5. Conclusion and Future Works

A modified PSO algorithm called MPSO was used for solving the TSP problem in this paper. Also, to test the stability of the method, the worst, average, and best solutions are compared to the classic PSO in the number of standard problems which have a good range of customers. Since multiagent algorithms usually do not have a good performance in the intensification mechanism, the insert, exchange, 2-Opt, and inverse moves were used. Besides, some modifications were made to the PSO algorithm to better search the problem space and escape local optimum points. The results show the efficiency of the algorithm compared to other methods presented for the standard problems. For future tasks, this algorithm can be used to the vehicle routing and allocation problems because the efficiency of the algorithm grows when the number of customers of examples is increased, and the algorithm cannot be stable. Therefore, it is better to use the tabu search algorithm to increase the efficiency of the intensification mechanism. Also, finding a more efficient state for moving particles towards gbest and pbest causes to increase the global search of the problem space.
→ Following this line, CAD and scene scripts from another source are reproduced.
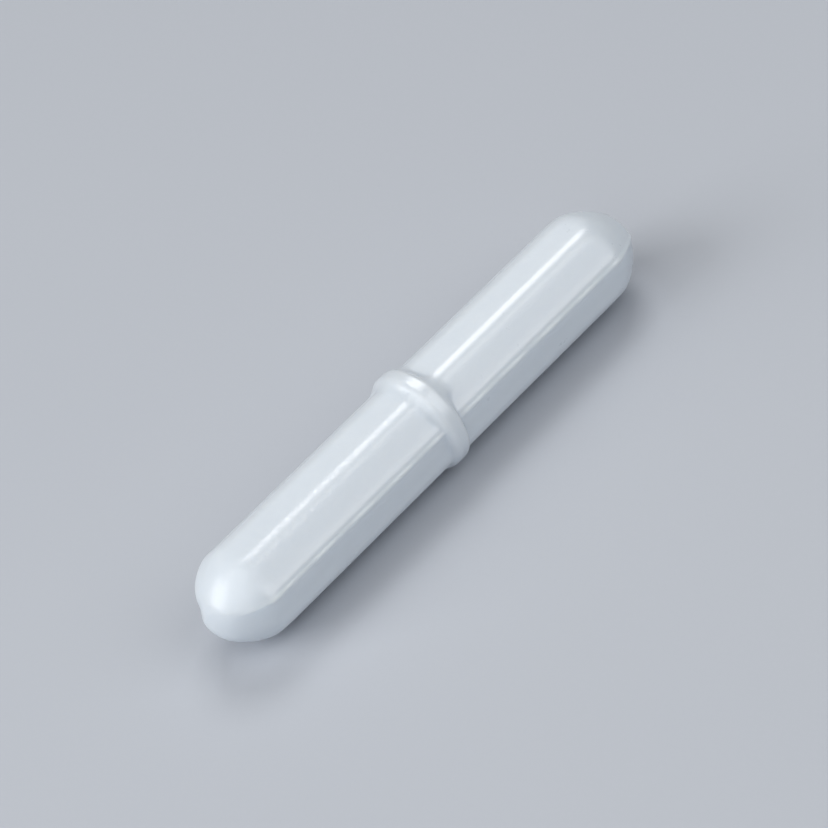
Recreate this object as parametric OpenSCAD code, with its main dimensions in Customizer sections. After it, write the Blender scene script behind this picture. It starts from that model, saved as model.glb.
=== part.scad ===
// Magnetic stir bar: a rod magnet sealed in a one-piece PTFE jacket.
//
// The jacket is an octagonal bar with softened long edges, a rounded nose at
// each end and an integral pivot ring round its middle. The bar lies level
// along X with one flat downwards. The origin is under the middle of the
// pivot ring, on the surface that the ring stands and turns on.

/* [Body] */
// Overall length of the bar, from nose to nose
bar_length = 76.2; // [60:0.1:110]
// Width of the octagonal body, from one flat to the opposite flat
across_flats = 12.7; // [11:0.1:16]
// Rounding of the eight long edges
edge_radius = 2.6; // [1:0.1:3]

/* [Ends] */
// How much longer each rounded end is than a half ball of the bar's size
end_stretch = 2; // [0.5:0.1:5]
// Radius of the nose, at the very end of the bar
nose_radius = 5.3; // [3:0.1:5.8]

/* [Pivot ring] */
// Height of the ring's crest above the long edges, which it holds off the vessel
ring_rise = 0.62; // [0.2:0.02:1.2]
// Width of the ring along the bar
ring_width = 3; // [2.3:0.1:5]
// Rounding of the ring's two shoulders, either side of its crest
ring_shoulder = 1.05; // [0.4:0.05:1.1]

/* [Magnet] */
// Thickness of PTFE between the magnet and each flat
side_wall = 1.6; // [1.2:0.1:2.4]
// Thickness of PTFE between the magnet and each nose
end_wall = 6.4; // [5:0.1:9]
// Chamfer on the rim of each end of the magnet
magnet_chamfer = 0.8; // [0.2:0.1:1.5]

/* [Hidden] */
$fn = 96;

sides = 8;
side_angle = 360 / sides;

// Distance from the bar's axis to a flat, to the centre of a long edge's
// rounding, and to the top of that rounding. The rounding stands a hair proud
// of the flats, so that it crosses them in clean lines.
rounding_proud = 0.005;
flat_reach = across_flats / 2;
edge_centre = (flat_reach - edge_radius) / cos(side_angle / 2);
edge_reach = edge_centre + edge_radius + rounding_proud;

// The turned form that rounds the ends. It passes just outside the long
// edges, and each end is a shoulder arc that runs smoothly into the nose arc.
turning_margin = 0.17;
shoulder_reach = edge_reach + turning_margin;
end_length = shoulder_reach + end_stretch;
shoulder_start = bar_length / 2 - end_length;
nose_centre = bar_length / 2 - nose_radius;
nose_offset = nose_centre - shoulder_start;
shoulder_radius = (nose_offset ^ 2 + shoulder_reach ^ 2 - nose_radius ^ 2)
    / (2 * (shoulder_reach - nose_radius));
nose_start = nose_centre + nose_radius * nose_offset / (shoulder_radius - nose_radius);

ring_reach = edge_reach + ring_rise;

magnet_radius = flat_reach - side_wall;
magnet_length = bar_length - 2 * end_wall;

// Lays a form drawn along Z down along X, at the height where the ring
// stands on the origin's plane
module lying() {
    translate([0, 0, ring_reach])
        rotate([0, 90, 0])
            children();
}

// Octagon with rounded corners and a flat at the bottom
module body_section() {
    half_flat = (flat_reach - edge_radius) * tan(side_angle / 2);
    polygon([
        for (i = [0:sides - 1], side = [-1, 1])
            let (turn = i * side_angle)
            [
                flat_reach * cos(turn) - side * half_flat * sin(turn),
                flat_reach * sin(turn) + side * half_flat * cos(turn)
            ]
    ]);
    for (i = [0:sides - 1])
        rotate((i + 0.5) * side_angle)
            translate([edge_centre, 0])
                circle(r = edge_radius + rounding_proud);
}

// One rounded end of the turned form's outline, with X as the radius. The
// nose circle lies inside the shoulder circle and touches it where the
// shoulder stops.
module end_outline() {
    intersection() {
        translate([shoulder_reach - shoulder_radius, shoulder_start])
            circle(r = shoulder_radius);
        square([shoulder_reach, nose_start]);
    }
    intersection() {
        translate([0, nose_centre])
            circle(r = nose_radius);
        square([nose_radius, bar_length / 2]);
    }
}

module turned_form() {
    rotate_extrude() {
        translate([0, -shoulder_start])
            square([shoulder_reach, 2 * shoulder_start]);
        end_outline();
        mirror([0, 1])
            end_outline();
    }
}

module body() {
    intersection() {
        translate([0, 0, -bar_length / 2])
            linear_extrude(height = bar_length)
                body_section();
        turned_form();
    }
}

// Band with a narrow flat crest between two round shoulders. Its foot lies
// within the wall of the jacket.
module pivot_ring() {
    foot = magnet_radius + side_wall / 2;
    crest_width = ring_width - 2 * ring_shoulder;
    shoulder_centre = ring_reach - ring_shoulder;
    rotate_extrude() {
        translate([foot, -ring_width / 2])
            square([shoulder_centre - foot, ring_width]);
        translate([foot, -crest_width / 2])
            square([ring_reach - foot, crest_width]);
        for (side = [-1, 1])
            translate([shoulder_centre, side * crest_width / 2])
                circle(r = ring_shoulder);
    }
}

// Rod with a chamfered rim at each end. The jacket is moulded and sintered
// onto it, so its cavity is this same form.
module magnet_form() {
    barrel_length = magnet_length - 2 * magnet_chamfer;
    rotate_extrude()
        polygon([
            [0, -magnet_length / 2],
            [magnet_radius - magnet_chamfer, -magnet_length / 2],
            [magnet_radius, -barrel_length / 2],
            [magnet_radius, barrel_length / 2],
            [magnet_radius - magnet_chamfer, magnet_length / 2],
            [0, magnet_length / 2]
        ]);
}

module ptfe_jacket() {
    color("whitesmoke")
        lying()
            difference() {
                union() {
                    body();
                    pivot_ring();
                }
                magnet_form();
            }
}

module magnet_core() {
    color("dimgray")
        lying()
            magnet_form();
}

ptfe_jacket();
magnet_core();
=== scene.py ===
"""Magnetic stir bar: a moulded PTFE jacket round a rod magnet.

The jacket's visible skin is one closed mesh, worked out station by station
along the bar, and it stands for the jacket of the CAD frame. The magnet keeps
its CAD mesh inside. The bar lies along X, with its lowest point at Z = 0.

Angles round the bar are measured from straight up, towards -Y. The near end
of the bar is the one towards -X.
"""

import logging
import math
from dataclasses import dataclass
from enum import Enum

import bpy
import numpy as np
from mathutils import Matrix, Vector, noise


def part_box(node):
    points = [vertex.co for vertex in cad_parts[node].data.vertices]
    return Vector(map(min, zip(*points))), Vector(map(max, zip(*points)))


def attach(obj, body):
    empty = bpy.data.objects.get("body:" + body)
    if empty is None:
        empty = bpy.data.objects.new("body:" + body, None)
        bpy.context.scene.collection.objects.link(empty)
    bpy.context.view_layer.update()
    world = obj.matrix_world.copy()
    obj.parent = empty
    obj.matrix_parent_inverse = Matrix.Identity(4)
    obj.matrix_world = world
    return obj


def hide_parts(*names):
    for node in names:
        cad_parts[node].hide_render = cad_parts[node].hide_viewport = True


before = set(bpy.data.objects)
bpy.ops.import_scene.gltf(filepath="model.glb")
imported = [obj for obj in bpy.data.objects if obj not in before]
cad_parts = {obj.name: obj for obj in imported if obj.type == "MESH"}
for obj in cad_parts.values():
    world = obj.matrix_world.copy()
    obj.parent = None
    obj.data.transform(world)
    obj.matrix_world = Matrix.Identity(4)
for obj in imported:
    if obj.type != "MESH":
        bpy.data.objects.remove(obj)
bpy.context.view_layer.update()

LOG = logging.getLogger("stir_bar")
MM = 0.001
SIDES = 8
SIDE_ANGLE = math.tau / SIDES
SEAM_ANGLES = (math.radians(67.5), math.radians(247.5))

Triple = tuple[float, float, float]


class BarEnd(Enum):
    """The two ends of the bar, by their direction along X."""

    NEAR = -1
    FAR = 1


# ---------------------------------------------------------------- numbers


def smoothstep(low: float, high: float, value: np.ndarray) -> np.ndarray:
    """Rises softly from 0 at low to 1 at high."""
    share = np.clip((value - low) / (high - low), 0.0, 1.0)
    return share * share * (3.0 - 2.0 * share)


def crossing_fill(first: np.ndarray, second: np.ndarray, blend: np.ndarray) -> np.ndarray:
    """How far a crossing of two reaches is rounded over.

    Args:
        first: One reach at each point.
        second: The other reach at each point.
        blend: The difference below which the two run into each other.

    Returns:
        The depth of the rounding at each point.
    """
    overlap = np.maximum(blend - np.abs(first - second), 0.0) / blend
    return overlap * overlap * blend / 4.0


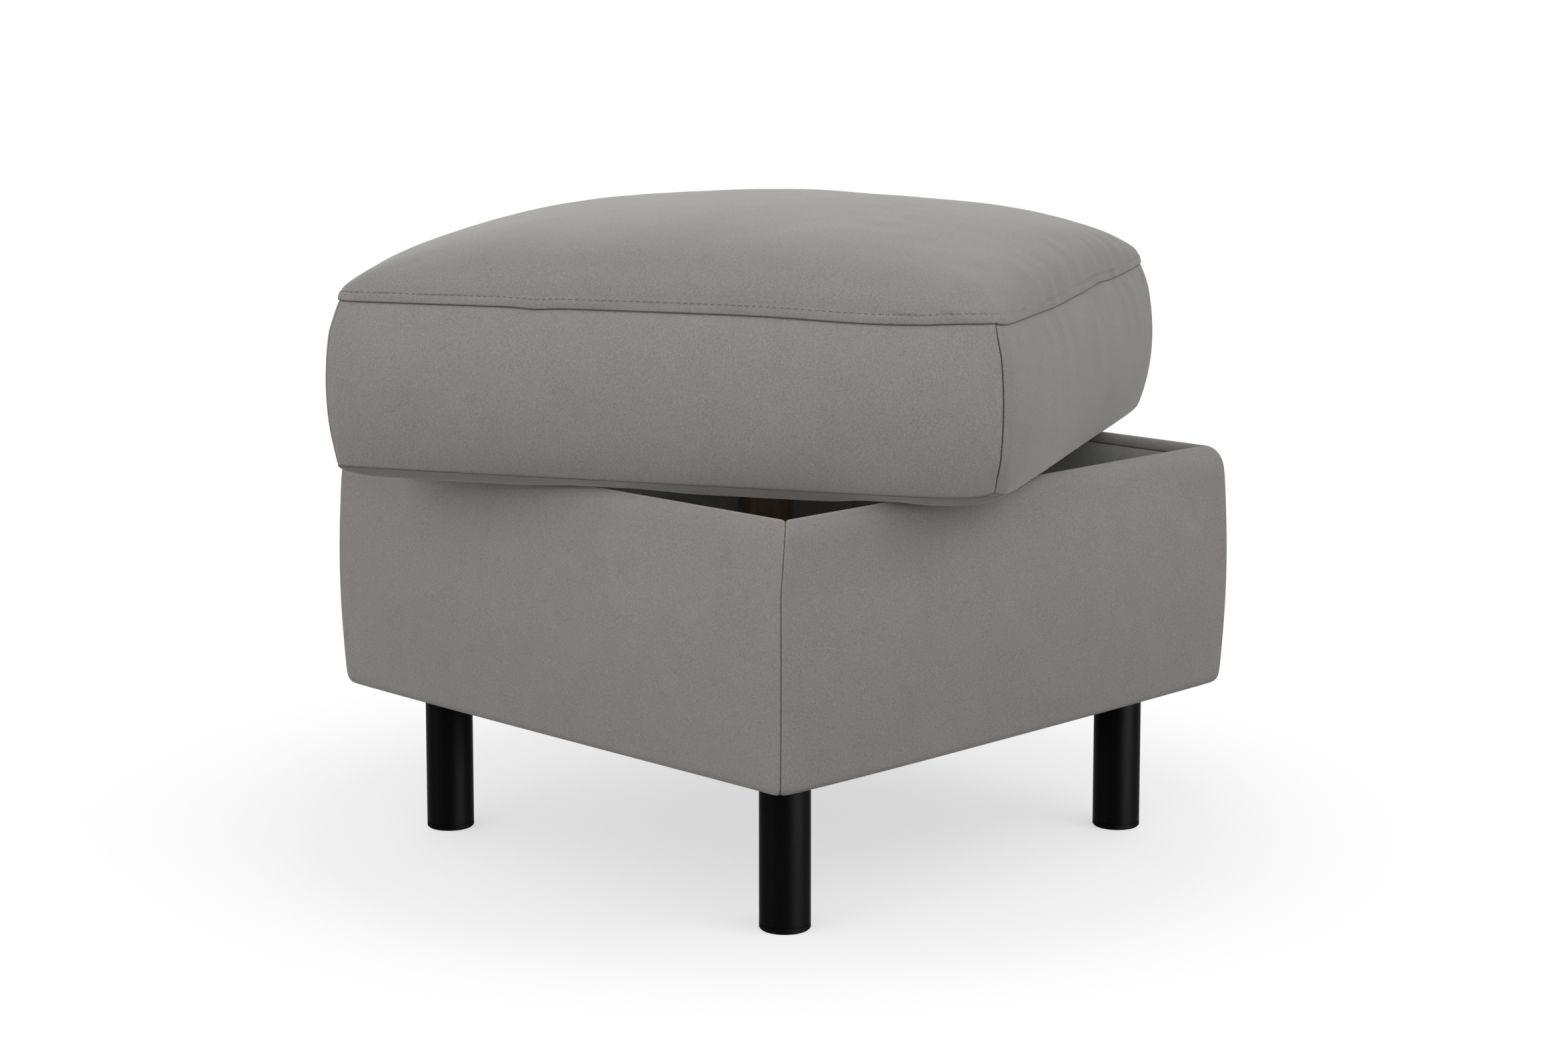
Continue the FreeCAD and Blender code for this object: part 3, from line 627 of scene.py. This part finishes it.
def cushion_side(side, u):
    """Points of the boxing on one side, from its lower seam up, and the painted shade of their
    seams.
    """
    height = HIGH_SEAM - LOW_SEAM
    t_step = finer_by_seams(finest=0.0004, wider=0.0030, over=0.008)
    t = spaced(np.linspace(0, 1, 500) * height, t_step) / height
    s, t = np.meshgrid(u, 2 * t - 1, indexing="ij")
    low = LOW_SEAM + low_wave(side, s)
    high = HIGH_SEAM + seam_wave(side, s)
    z = (low + high) / 2 + t * (high - low) / 2
    x = s * SEAM_HALF
    corner, below, above = (1 - np.abs(s)) * SEAM_HALF, high - z, z - low
    round_off = np.maximum(1 - np.abs(t) ** 2.3, 0) ** 0.8
    swell = BOXING_BOW * (1 - t ** 2) + BOXING_SWELL * (1 - decay(corner, reach=0.040)) * round_off
    push = (
        -CORNER_DENT * decay(corner, reach=0.002) + crease(corner, CORNER_LINE, reach=0.0008)
        - HIGH_DENT * decay(below, reach=0.0012) + crease(above, LOW_LINE, reach=0.0007)
    )
    free = 1 - bell(corner, 0, CORNER_CLEAR)
    fold = BOXING_FOLD * FOLD * gathers(side, s) * fading(below, reach=0.035)
    push = push + fold * (1 - decay(below, reach=0.002)) * free
    wave, wavelength, seed = BOXING_WAVES
    push = push + wave * free * ripples(x, z, wavelength, seed + side) * (1 - t ** 2)
    n = SEAM_HALF + swell + push
    # Painted shade in the grooves of the corner, upper and lower seams.
    seam = np.maximum.reduce([
        bell(corner, 0, width=0.0006), HIGH_SEAM_SHADE * bell(below, 0, width=0.0006),
        HIGH_SEAM_SHADE * bell(above, 0, width=0.0004),
    ])
    return np.stack([s * n, -n, z], axis=-1), seam


def panel_edges(boxings, row):
    """Border of a square panel from one row of the four boxings, by side of its grid."""
    return [turned(grid[:, row], 90 * side) for side, grid in enumerate(boxings)]


def set_border(grid, lines):
    """Put four lines onto a panel's border. Grid axes run along X, then along Y."""
    grid[:, 0] = lines[0]
    grid[-1, :] = lines[1]
    grid[:, -1] = lines[2][::-1]
    grid[0, :] = lines[3][::-1]


def by_side(x, y):
    """Place along each side and towards it, for places from -1 to 1 across a panel."""
    return ((x, -y), (y, x), (-x, y), (-y, -x))


def from_edges(grid):
    """Distance of each point of a panel from its seams, and from each pair of edges."""
    along = run(grid)
    up = run(np.swapaxes(grid, 0, 1)).T
    a = np.minimum(along, along[-1:] - along)
    b = np.minimum(up, up[:, -1:] - up)
    near = (np.maximum(a, 1e-7) ** -5 + np.maximum(b, 1e-7) ** -5) ** -0.2
    return near, a, b


def top_panel(u):
    """Crowned panel with a sewn-down seam allowance, the painted shade of its seam and stitching
    dent, and its plain pattern.
    """
    x, y = np.meshgrid(u, u, indexing="ij")
    to_y, to_x = 1 - np.abs(y), 1 - np.abs(x)
    fullness = (1 - np.abs(x) ** CROWN_POWER) * (1 - np.abs(y) ** CROWN_POWER)
    rise = CROWN * np.maximum(fullness, 0) ** CROWN_EDGE
    waves = [
        seam_wave(side, s) * np.clip((1 + towards) / 2, 0, 1) ** 2
        for side, (s, towards) in enumerate(by_side(x, y))
    ]
    share = to_x / np.maximum(to_x + to_y, 1e-9)
    lift = (waves[0] + waves[2]) * share + (waves[1] + waves[3]) * (1 - share)
    height = HIGH_SEAM + rise + lift * decay(rise, reach=0.03)
    grid = np.stack([x * SEAM_HALF, y * SEAM_HALF, height], axis=-1)
    near, from_x, from_y = from_edges(grid)
    past_stitch = near - STITCH_IN
    flap = np.clip(near / FLAP_RISE, 0, 1) ** 0.5 / (1 + np.exp(past_stitch / FLAP_END))
    push = FLAP * flap + crease(past_stitch, STITCH_DENT, reach=0.0009)
    fold = np.zeros_like(near)
    for side, (s, towards) in enumerate(by_side(x, y)):
        depth = (from_y, from_x)[side % 2]
        fold = fold + gathers(side, s + LEAN * depth) * fading(depth, FOLD_REACH) * (towards > 0)
    free = 1 - bell(near, 0, width=0.004)
    push = push + FOLD * fold * free
    for height, wavelength, seed in TOP_WAVES:
        push = push + height * free * ripples(x * SEAM_HALF, y * SEAM_HALF, wavelength, seed)
    # Painted shade in the upper seam and along the dent of the stitches.
    seam = np.maximum(
        HIGH_SEAM_SHADE * bell(near, 0, width=0.0005), STITCH_LINE_SHADE * bell(near, STITCH_IN, width=0.0005)
    )
    return grid + normals(grid) * push[..., None], seam, grid


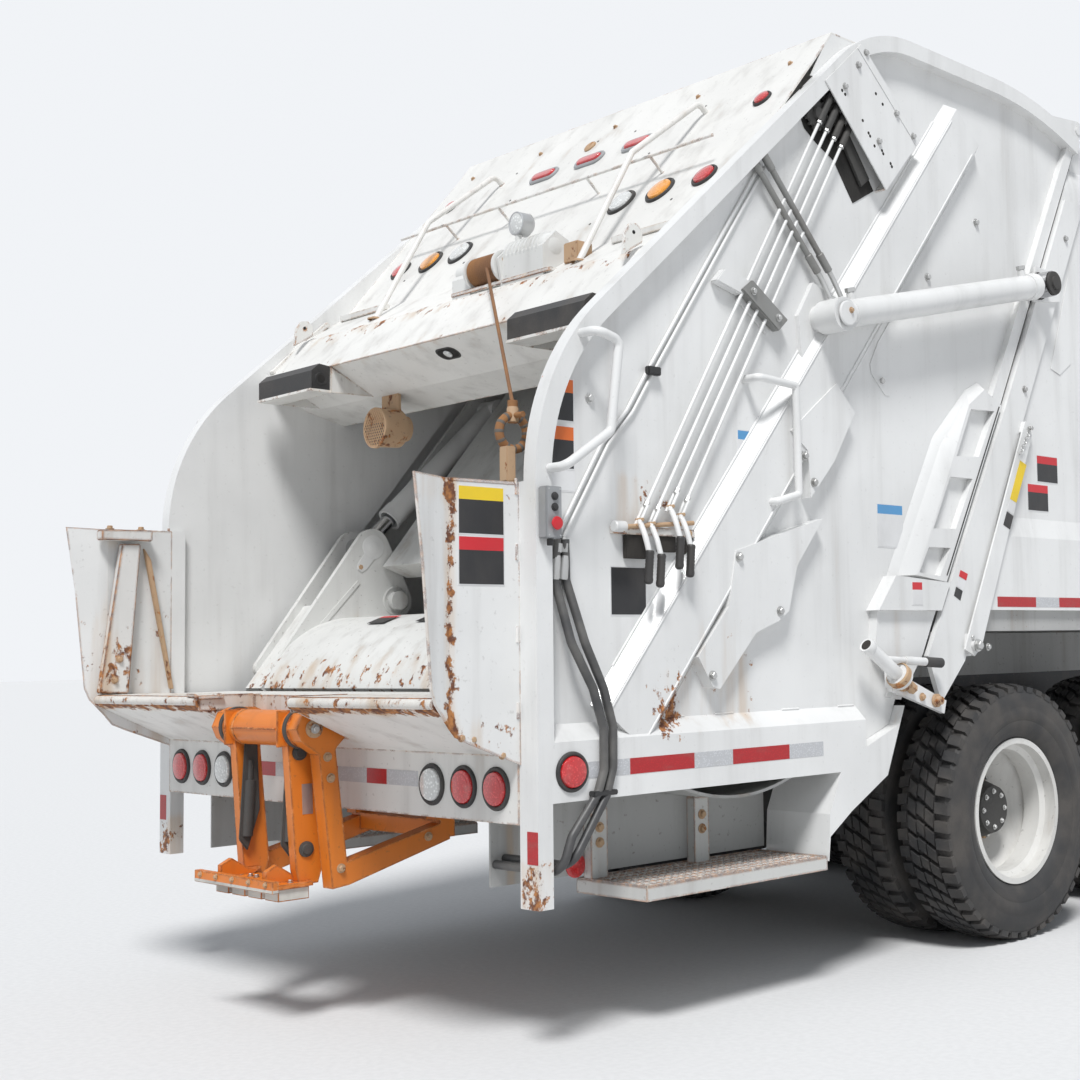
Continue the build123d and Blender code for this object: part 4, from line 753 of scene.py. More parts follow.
# Stage, light and camera
@dataclass
class Studio:
    """Camera of the photograph, pale floor, soft light."""

    eye: Place = (4.9737, -7.3558, 1.2131)
    yaw: float = 42.1527
    pitch: float = 3.9773
    roll: float = -1.2247
    lens: float = 52.0957
    shift_x: float = -0.2497
    floor_half: float = 120.0

    def place_camera(self) -> None:
        """Camera at the photograph's place, turned and shifted as it was."""
        yaw, pitch, roll = (math.radians(a) for a in (self.yaw, self.pitch, self.roll))
        ahead = Vector((-math.sin(yaw) * math.cos(pitch), math.cos(yaw) * math.cos(pitch), math.sin(pitch)))
        right = Vector((math.cos(yaw), math.sin(yaw), 0))
        up = right.cross(ahead)
        turned = right * math.cos(roll) + up * math.sin(roll)
        up = up * math.cos(roll) - right * math.sin(roll)
        data = bpy.data.cameras.new("photo_camera")
        data.sensor_width = 36.0
        data.lens = self.lens
        data.shift_x = self.shift_x
        data.clip_end = 500.0
        camera = bpy.data.objects.new("photo_camera", data)
        camera.matrix_world = Matrix((turned, up, -ahead)).transposed().to_4x4()
        camera.location = self.eye
        bpy.context.scene.collection.objects.link(camera)
        bpy.context.scene.camera = camera

    def place_light(self) -> None:
        """High soft key from behind and a little from the right, and a pale sky all round."""
        data = bpy.data.lights.new("key", "SUN")
        data.energy = 3.0
        data.angle = math.radians(14)
        key = bpy.data.objects.new("key", data)
        key.rotation_euler = Vector((-0.40, 0.42, -0.82)).to_track_quat("-Z", "Y").to_euler()
        bpy.context.scene.collection.objects.link(key)
        world = bpy.data.worlds.new("sky")
        bpy.context.scene.world = world
        world.use_nodes = True
        tree = Tree(world.node_tree)
        lit = tree.nodes["Background"]
        tree.put(lit.inputs[0], (0.86, 0.92, 1.0))
        tree.put(lit.inputs[1], 0.42)
        seen = tree.node("Background", {0: (0.88, 0.90, 0.93)})
        rays = tree.node("LightPath", {}).outputs
        either = tree.node("Math", {0: rays["Is Camera Ray"], 1: rays["Is Transmission Ray"]},
            operation="MAXIMUM")
        shown = tree.node("Math", {0: either.outputs[0], 1: rays["Is Glossy Ray"]}, operation="MAXIMUM")
        mixed = tree.node("MixShader", {0: shown.outputs[0], 1: lit.outputs[0], 2: seen.outputs[0]})
        tree.put(tree.nodes["World Output"].inputs["Surface"], mixed.outputs[0])

    def place_floor(self) -> None:
        """Plain pale floor under the tyres."""
        half = self.floor_half
        data = bpy.data.meshes.new("floor")
        data.from_pydata([(-half, -half, 0), (half, -half, 0), (half, half, 0), (-half, half, 0)], [],
            [(0, 1, 2, 3)])
        graph = Graph("floor_pale")
        speck = graph.step(graph.noise(40.0), 0.3, 0.7)
        graph.set("Base Color", graph.mix(speck, (0.70, 0.70, 0.70), (0.74, 0.74, 0.74)))
        graph.set("Roughness", 0.9)
        data.materials.append(graph.material)
        floor = bpy.data.objects.new("floor", data)
        bpy.context.scene.collection.objects.link(floor)

    def build(self) -> None:
        """Camera, light and floor."""
        self.place_camera()
        self.place_light()
        self.place_floor()
        bpy.context.scene.view_settings.view_transform = "Standard"


# The truck's solids
@dataclass
class Solids:
    """Finishes of the frame's own solids."""

    def build(self) -> None:
        """Dress each solid that stays."""
        solids = {
            Look.BODY: ("body_shell", "body_front", "body_fittings", "tailgate_sides",
                "grab_rails", "steel_pipes", "lift_barrels", "sweep_barrels", "tailgate_locks",
                "control_gear"),
            Look.HOOD: ("tail_hood",),
            Look.GUARD: ("hopper_guards",),
            Look.SILL: ("tail_sill",),
            Look.PACKER: ("sweep_blade", "packer_carriage", "ejector_panel"),
            Look.HOPPER: ("hopper_floor", "body_floor"),
            Look.CAB: ("cab_shell", "door_left", "door_right", "bumper"),
            Look.CHASSIS: ("chassis_frame", "suspension"),
            Look.CAST: ("axles", "engine", "knuckle_left", "knuckle_right"),
            Look.TANK: ("side_tanks",),
            Look.EXHAUST: ("exhaust_stack",),
            Look.GLASS: ("cab_glass", "door_glass_left", "door_glass_right"),
            Look.TRIM: ("cab_interior",),
            Look.PLASTIC: ("mirrors", "button_box"),
            Look.CHROME: ("lift_rods", "sweep_rods"),
            Look.ORANGE: ("lifter_base", "lifter_arms"),
            Look.WINCH: ("winch",),
            Look.ROPE: ("winch_cable",),
            Look.HOSE: ("hoses",),
            Look.RUSTY: ("work_light",),
            Look.RUBBER: ("rubber_stops",),
            Look.STEP: ("side_steps",),
            Look.CLEAR_LENS: ("front_lamps",),
            Look.RED_LENS: ("tail_lamps",),
        }
        for finish, nodes in solids.items():
            dress(finish, *nodes)
        for end in ("front", "forward", "aft"):
            for hand in ("left", "right"):
                many = "" if end == "front" else "s"
                dress(Look.WHEEL, f"rim{many}_{end}_{hand}")
                dress(Look.TYRE, f"tyre{many}_{end}_{hand}")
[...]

Finally, some of the most representative computational intelligence algorithms can be used to solve the TSP problem, like monarch butterfly optimization, earthworm optimization algorithm, elephant herding optimization, moth search algorithm, slime mould algorithm, and harris hawks optimization. The application of these ideas is postponed to other articles.

Data Availability

http://comopt.ifi.uni-heidelberg.de/software/TSPLIB95/.

Conflicts of Interest

The author declares that there are no conflicts of interest.